The HGC varieties have some similarities to the Rodney Davey varieties in that they’re robust plants that produce a lot of flowers. In the Gold Collection, though, the flowers are even more outward facing so you can see the beautiful centres. A nodding hellebore head can be very charming, especially when it has pretty veining on the back of the sepals as many of them do, but you do miss seeing the striking interior of the bloom and outward facing flowers are seen as something very desirable by breeders. Some of the HGC varieties, such as ‘Madame Lemonier’ top left, above, have huge blooms and long, branching stems that hold them well above the leaves. They are not shy and retiring plants, the blooms are shown off. The colours are strong, too, and there are some unusual combinations that bring something very fresh to the hellebore range.

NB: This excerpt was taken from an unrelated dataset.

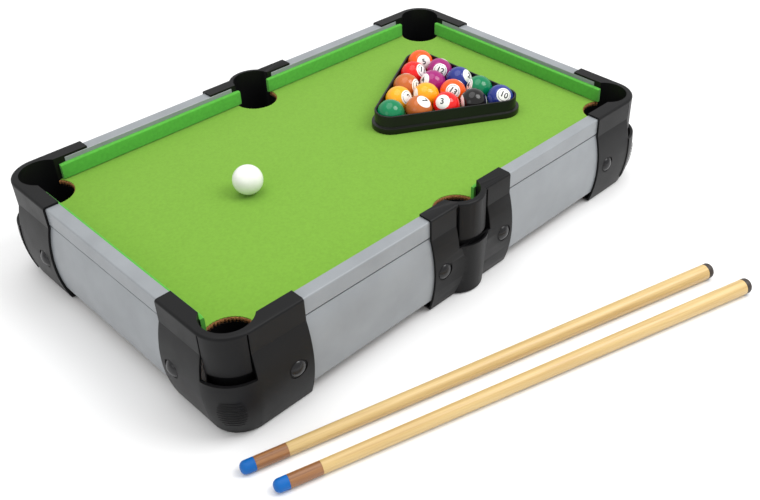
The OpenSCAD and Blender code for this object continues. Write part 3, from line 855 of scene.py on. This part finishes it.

In another similarity to the Rodney Davey varieties, the HGC plants can start flowering in autumn and carry on through winter and into early spring, so you get months of colour. There are very few plants that can produce this sort of impact at that time of the year.

Winter Jewels Series

I wanted to mention these because they have stunning flowers, even though I haven’t found them as robust as either of the series I’ve mentioned above. Bred in Eugene, Oregon, I first came across the Winter Jewels series in this country in 2013 or 2014. ‘Cherry Blossom’, on the left, was a favourite, with its beautiful veined and picotee edged petals and the thick ruff of dark nectaries, although I also liked ‘Peppermint Ice’ which I believe is in both the photos on the right. Unfortunately the frilly flower in the bottom right picture was sent with a label for a variety called ‘Painted single’, which clearly had been stuck in the wrong pot. Looking at photos on the internet it seems that ‘Peppermint Ice’ is quite variable and can have flowers that look like both of these, so I guess they were the same variety, although I can’t be sure!

Incidentally, although hellebores usually flower in winter or autumn and winter, many of them will also produce a few flowers sporadically in summer. I’ve been told that they do this when they’re under stress because of dry or hot weather for instance, although I’m not convinced that’s true as I’ve often found they do it in cool and wet weather as well. I’ve also noticed that in my garden, where they’re in very crowded borders and are usually swamped by other plants during the summer, they have never flowered in summer, while at the trial garden where I used to work and where they grew in open, sunny beds and developed into sizeable plants very quickly, they often flowered in summer.